Pero también Francisco ha ido rastreando y percibiendo que una forma de Iglesia que está acabando y otras formas nacen y la renuevan. Se quebraba definitivamente un modo de vivir la fe enmarcada en estrechos márgenes, una forma de catolicismo clerical y neopelagiano, cerrado en su mirada y que encierra a Jesús, buscador de perpetuidad, triste e insensible al Jesús peregrino en nuestras galileas. Comenzaban a nacer formas de catolicismo más laical y pastoral, inspiradas en la gracia gratuita de Dios, alegre, abierto de mirada, capaz de conversión y salida, sensible amorosamente a Jesús que habita en cada herida humana y en cada herido, persona y pueblo.
Francisco, así, ayudó con lucidez innegable a prepararnos para esta primera gran crisis sanitaria global. Aunque no sabía exactamente cómo se manifestaría la gran crisis epocal, su visión creyente de la complejidad lo llevó a anunciar una especie de tercera guerra mundial “a pedacitos”, que podía manifestarse en situaciones sorpresivas. Francisco, sin catastrofismos apocalípticos, nos enseñó a meditar sobre el significado de la pandemia dentro de la gran crisis, y a percibir la oportunidad que esta plantea para mejorar como humanidad.

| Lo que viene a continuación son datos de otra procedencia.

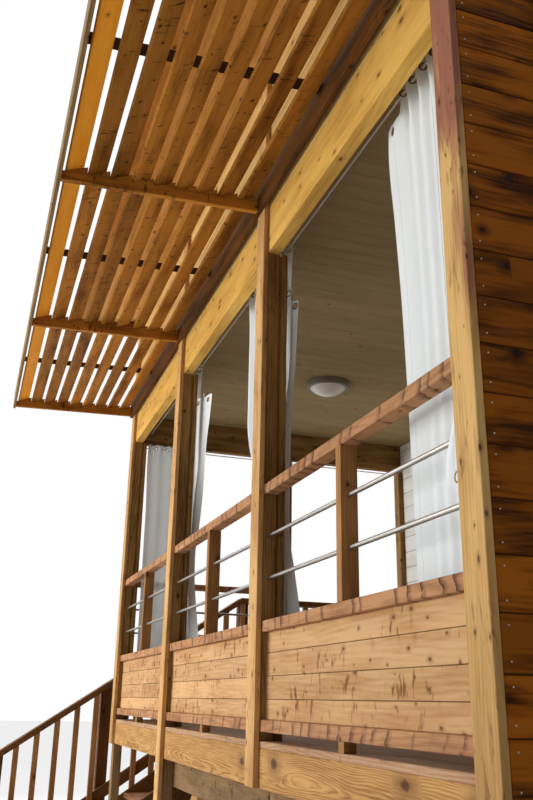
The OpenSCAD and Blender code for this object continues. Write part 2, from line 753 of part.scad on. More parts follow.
// A wide curtain at the right of every bay, and a narrow one behind each middle post
module curtains() color("white") set_down() {
    for (i = [0 : bays - 1])
        hung(post_left(i) - curtain_gap - curtain_wide, post_left(i) - curtain_gap);
    for (i = [1 : bays - 1])
        hung(trim_right(i) - curtain_tuck,
            trim_right(i) - curtain_tuck + (i == 1 ? bunch_first : bunch_next));
}

// A stringer is cut plumb at the landing and stands level on the ground
module stair_stringers() color(WOOD_DARK) set_down()
    for (x = [stair_in, stair_edge])
        along_x(x, joist_t)
            let (drop = stringer_h / cos(slope_deg))
                polygon([[foot_y + drop / slope, 0], [stair_y, 0], [stair_y, nosing_z(stair_y)],
                    [landing_y, deck_h], [landing_y, deck_h - drop]]);

module stair_treads() color(WOOD_RED) set_down()
    for (k = [1 : steps - 1])
        block([stair_out, landing_y - k * going, deck_h - k * riser - tread_t],
            [stair_in, landing_y - k * going + tread_d, deck_h - k * riser]);

// Newels stand outside the lower rail, and their tops follow the handrail
module stair_newels() color(WOOD_DARK) set_down()
    for (y = [foot_newel_y, newel_y, flat_y, room_y - newel_w])
        along_x(newel_x, newel_w)
            polygon([[y, 0], [y + newel_w, 0], [y + newel_w, slant_under(y + newel_w)], [y, slant_under(y)]]);

// Handrail and lower rail follow the flight, then run level along the landing
module stair_rails() color(WOOD_RED) set_down() {
    along_x(stair_out - hand_w, hand_w)
        polygon([[stair_y, slant_top(stair_y)], [flat_y, hand_top], [room_y, hand_top],
            [room_y, hand_under], [flat_under_y, hand_under], [stair_y, slant_under(stair_y)]]);
    along_x(landing_x, joist_t)
        translate([0, low_rail_gap])
            polygon([[stair_y, nosing_z(stair_y) + low_rise], [landing_y, deck_h + low_rise],
                [room_y, deck_h + low_rise], [room_y, deck_h],
                [landing_y, deck_h], [stair_y, nosing_z(stair_y)]]);
}

// Balusters stand on the outer stringer and on the landing, against the lower rail
module stair_balusters() color(WOOD_WARM) set_down()
    for (y = baluster_ys)
        along_x(stair_edge, stair_baluster)
            let (y1 = y + stair_baluster)
                polygon([[y, stand_z(y)], [y1, stand_z(y1)], [y1, slant_under(y1)], [y, slant_under(y)]]);

// The landing's back rail is one panel between the outer rail and the corner post
module landing_rail() color(WOOD_RED) set_down() {
    block([stair_out, room_y - post_d, hand_under], [left_x, room_y, hand_top]);
    block([stair_out, room_y - joist_t, deck_h + low_rail_gap],
        [left_x, room_y, deck_h + low_rail_gap + low_rail_h]);
    for (k = [1 : landing_n])
        let (x = stair_out + k * (left_x - stair_out) / (landing_n + 1) - stair_baluster / 2)
            block([x, room_y - post_d, deck_h], [x + stair_baluster, room_y - joist_t, hand_under]);
}

front_trims();
inner_trims();
posts();
header_front();
header_left();
front_upper_wall();
awning_ledger();
awning_rafters();
awning_slats();
awning_battens();
awning_edge_board();
handrails();
parapet_rails();
parapets();
guard_rods();
balusters();
decks();
joists();
bearers();
stilts();
knee_braces();
fascia_boards();
right_wall();
left_wall();
back_wall();
porch_wall();
cover_strips();
porch_door();
window_frames();
window_panes();
porch_ceiling();
roof_front();
roof_back();
barge_boards();
ridge_cap();
lamp_bases();
lamp_domes();
curtain_rods();
curtains();
stair_stringers();
stair_treads();
stair_newels();
stair_rails();
stair_balusters();
landing_rail();
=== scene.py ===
"""Timber cabin on stilts: porch with parapets and curtains, slatted awning and side stair.

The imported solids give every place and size. Each timber is sawn from its solid into boards,
eased along its edges and given its own grain, and the cloth, glass, metal and fixings are added.
"""

import logging
import math
import random
from dataclasses import dataclass, field, replace
from enum import Enum
from typing import Callable, Iterable, Sequence

import bmesh
import bpy
from mathutils import Matrix, Vector, noise
from mathutils.bvhtree import BVHTree


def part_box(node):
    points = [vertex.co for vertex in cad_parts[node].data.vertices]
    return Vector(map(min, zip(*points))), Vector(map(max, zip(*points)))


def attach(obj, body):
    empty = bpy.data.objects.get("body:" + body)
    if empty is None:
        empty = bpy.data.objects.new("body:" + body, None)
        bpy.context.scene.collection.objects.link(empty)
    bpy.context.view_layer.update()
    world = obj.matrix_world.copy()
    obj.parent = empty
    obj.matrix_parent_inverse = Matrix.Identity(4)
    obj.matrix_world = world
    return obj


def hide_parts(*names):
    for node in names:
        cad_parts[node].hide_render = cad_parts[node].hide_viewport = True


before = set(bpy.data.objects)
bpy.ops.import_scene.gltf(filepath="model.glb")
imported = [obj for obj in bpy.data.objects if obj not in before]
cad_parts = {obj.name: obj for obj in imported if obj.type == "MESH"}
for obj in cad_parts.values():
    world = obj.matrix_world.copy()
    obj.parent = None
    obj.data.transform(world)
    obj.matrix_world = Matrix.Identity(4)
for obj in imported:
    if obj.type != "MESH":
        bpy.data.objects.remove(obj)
LOG = logging.getLogger("cabin")
BODY = "root"

Mesh = bmesh.types.BMesh
Socket = bpy.types.NodeSocket
Value = Socket | float | str | tuple[float, ...]
Run = tuple[tuple[float, float], ...]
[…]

En plena pandemia, Francisco en medio de la plaza solitaria nos dio un aliento de esperanza. El Dios escondido en medio de la tempestad dormita en la popa de nuestra propia barca zarandeada. Así, vuelve sobre las experiencias de desdicha de los últimos. Aunque pequeñas, las percibe, las acoge, las comprende, las valora, las recoge, las ayuda a reconstruir, y aprecia su “movimiento” activo. Intentando imaginar en medio de la mortandad general un “plan para resucitar”, preparó “calladamente” Fratelli Tutti, contemplando el “movimiento” del buen samaritano, que se distingue por su inmersión solidaria con las víctimas y renunciando a cualquier complicidad o indiferencia. Nos hizo percibir a Jesús recreando vínculos fraternos en el testimonio solidario de miles de enfermeras, médicos, trabajadores de limpieza, policías, cuidadores de mayores y voluntarios.

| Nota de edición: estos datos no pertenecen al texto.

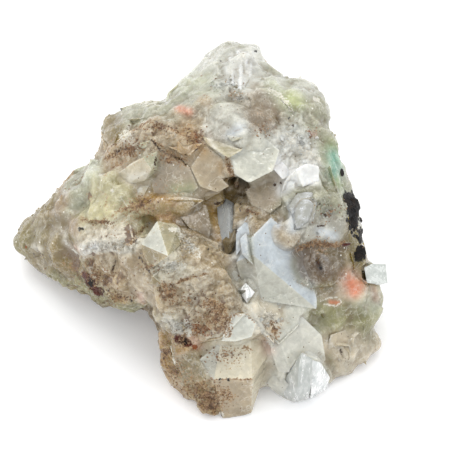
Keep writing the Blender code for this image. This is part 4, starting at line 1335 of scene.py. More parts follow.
def chance_of(centres: np.ndarray, salt: float) -> np.ndarray:
    """A fixed random number from 0 to 1 for each place, the same for equal places."""
    return np.mod(np.sin(centres @ np.array([12.9898, 78.233, 37.719]) + salt) * 43758.5453, 1)


def swell(points: np.ndarray, period: float) -> np.ndarray:
    """A smooth noise from about -1 to 1 that repeats about every so many mm."""
    scaled = points / (period * MM)
    return np.array([noise.fractal(Vector(point), 1.0, 2.1, 2) for point in scaled])


def blocks(points: np.ndarray, size: float) -> tuple[np.ndarray, np.ndarray]:
    """Small blocky crystals grown through each other.

    Args:
        points: one row of x, y and z for each, in metres.
        size: about how wide a crystal is, mm.

    Returns:
        How deep each point lies in its crystal, mm, and that crystal's middle.
    """
    scaled = points / (size * MM)
    near = np.array([[tuple(place) for place in noise.voronoi(Vector(p))[1]] for p in scaled])
    depth = np.full(len(points), -1.0)
    owner = near[:, 0].copy()
    for middles in near.transpose(1, 0, 2):
        axes = np.stack([chance_of(middles, salt) - 0.5 for salt in range(9)], 1)
        axes = axes.reshape(-1, 3, 3)
        axes /= np.linalg.norm(axes, axis=2)[:, :, None]
        inside = 0.6 - np.abs(np.einsum("nij,nj->ni", axes, scaled - middles)).max(1)
        deeper = inside > depth
        depth[deeper] = inside[deeper]
        owner[deeper] = middles[deeper]
    return np.maximum(depth, 0) * size, owner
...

Francisco confiando en el Espíritu del Padre y del Hijo, nos está conduciendo con sabiduría espiritual, a la hermandad de toda la humanidad, ayudando a hacer renacer al mundo desde fundamentos generativos que tanto anhelamos. Con Francisco, la Iglesia “madre fecunda” está anunciando un mundo generador de vida que supere la esterilidad productivista del dominio y del poder destructivo. Agradezcamos su misión de Pastor que cuida de todos y de todas.